Who should pay attention

Three groups should look closely:

  1. Organizations likely to fall formally within scope.
  2. Suppliers and IT providers serving larger regulated organizations.
  3. SMEs that may not be in scope today, but are already being asked for stronger evidence by customers or insurers.

The practical reach of NIS2 is often wider than the legal minimum because supply-chain expectations spread quickly.

The real business risk

Many companies focus immediately on fines. Penalties matter, but they are not the whole story. The broader risk includes:

  • operational disruption after incidents
  • inability to produce credible evidence
  • customer trust damage
  • procurement and partnership friction
  • board-level accountability pressure

In practice, weak incident readiness often hurts long before a formal enforcement action appears.

What SMEs should do first

Most SMEs do not need to begin with a giant governance program. They need to begin with controls that reduce risk and improve evidence:

  • remove exposed admin services
  • use VPN and MFA
  • centralize logs
  • validate backup and restore
  • define incident ownership
  • improve patching discipline

Those steps create both security value and compliance value.

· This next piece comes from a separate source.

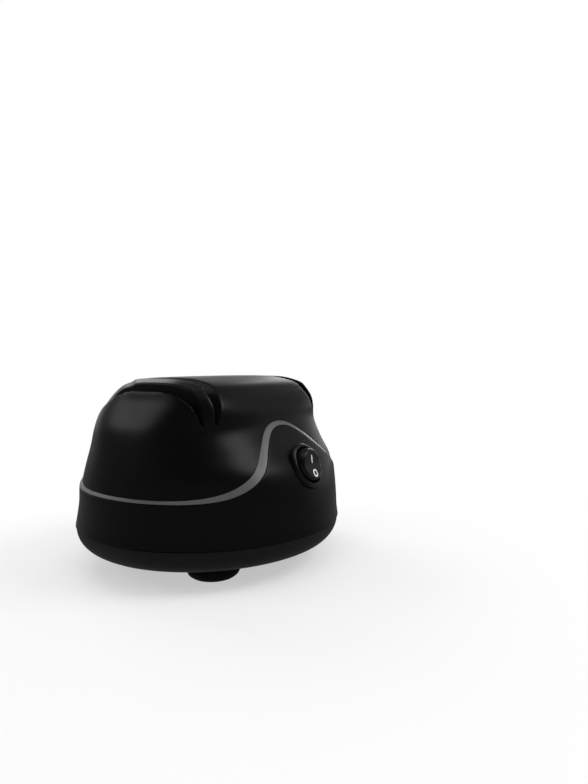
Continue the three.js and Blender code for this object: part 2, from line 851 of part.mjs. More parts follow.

Why management involvement matters

NIS2 is not a topic that can be pushed entirely onto IT. Management bodies are expected to approve, supervise, and understand the cyber risk posture of the business.

That changes the tone of the problem. Cybersecurity becomes a leadership responsibility, not just a technical issue delegated downward.

Conclusion

NIS2 is best understood as a pressure test of whether an organization can operate securely, respond coherently, and prove what happened after an incident.

For SMEs, the right response is not panic. It is structured improvement, starting with the controls that reduce exposure and create reliable evidence.